No one knows what the US President's desired endgame with Beijing really is.

- Edward Luce

The Great Trump Riddle on China

Smart money says that US President Donald Trump's upside is that you know where he stands. That may be true on his love of grift and loathing of immigrants and trade deficits. When it comes to Mr. Trump and China, however, economists should drop their caveat about "all things being equal."

Nothing to do with Mr. Trump's China policy is predictable, let alone equal. Does he care about Taiwan? Let's toss a coin. Does he want the US to decouple from China? Spin the roulette wheel. Mr. Trump's supposed coming phone call with China's President Xi Jinping is unlikely to lift our confusion. China is the ultimate Trump riddle.

You can hardly blame the Chinese for being wary of talking to him. In late April, Mr. Trump told Time that Mr. Xi had called him -- "and I don't think that's a sign of weakness on his behalf." No call had taken place.

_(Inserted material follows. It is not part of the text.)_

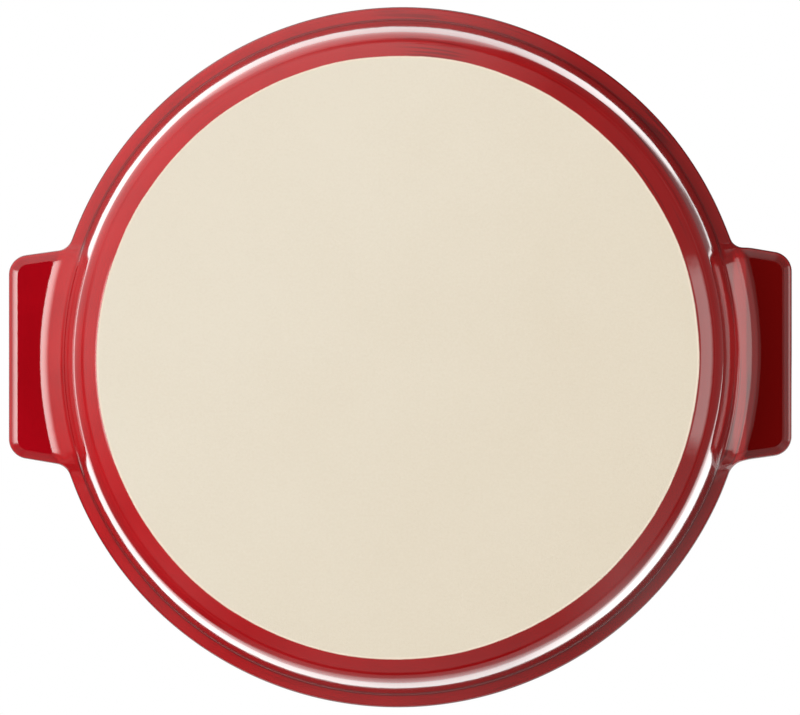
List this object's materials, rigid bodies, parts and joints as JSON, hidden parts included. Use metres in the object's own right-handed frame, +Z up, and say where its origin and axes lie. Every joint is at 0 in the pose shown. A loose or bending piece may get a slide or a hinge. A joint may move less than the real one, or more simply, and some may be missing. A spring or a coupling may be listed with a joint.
{
  "type": "camembert baker",
  "caption": "Low round ceramic baker with a flat base, leaning wall, rounded rim, tab handles on opposite sides, and a resting lid that turns over to make a plate.",
  "frame": {"origin": "centre of the flat unglazed base, on the surface that the dish stands on", "axes": "+Z up out of the dish, X along the line through both handles"},
  "size_m": [0.1954, 0.175, 0.06],
  "materials": {
    "red_glaze": "gloss"
  },
  "bodies": {
    "root": {"dish": "red_glaze", "lid": "red_glaze"}
  },
  "joints": []
}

Any reading by Mr. Trump of Mr. Xi's psychology should thus be put down to an artificial intelligence-style hallucination. China's Foreign Ministry accused Mr. Trump of "misleading the public," which by today's standards was polite. But we should not mistake Mr. Xi's avoidance of "wolf warrior" invective for submission to Mr. Trump in the tariffs war. China is not the UK. The Chinese are as confused about Mr. Trump's endgame as everyone else.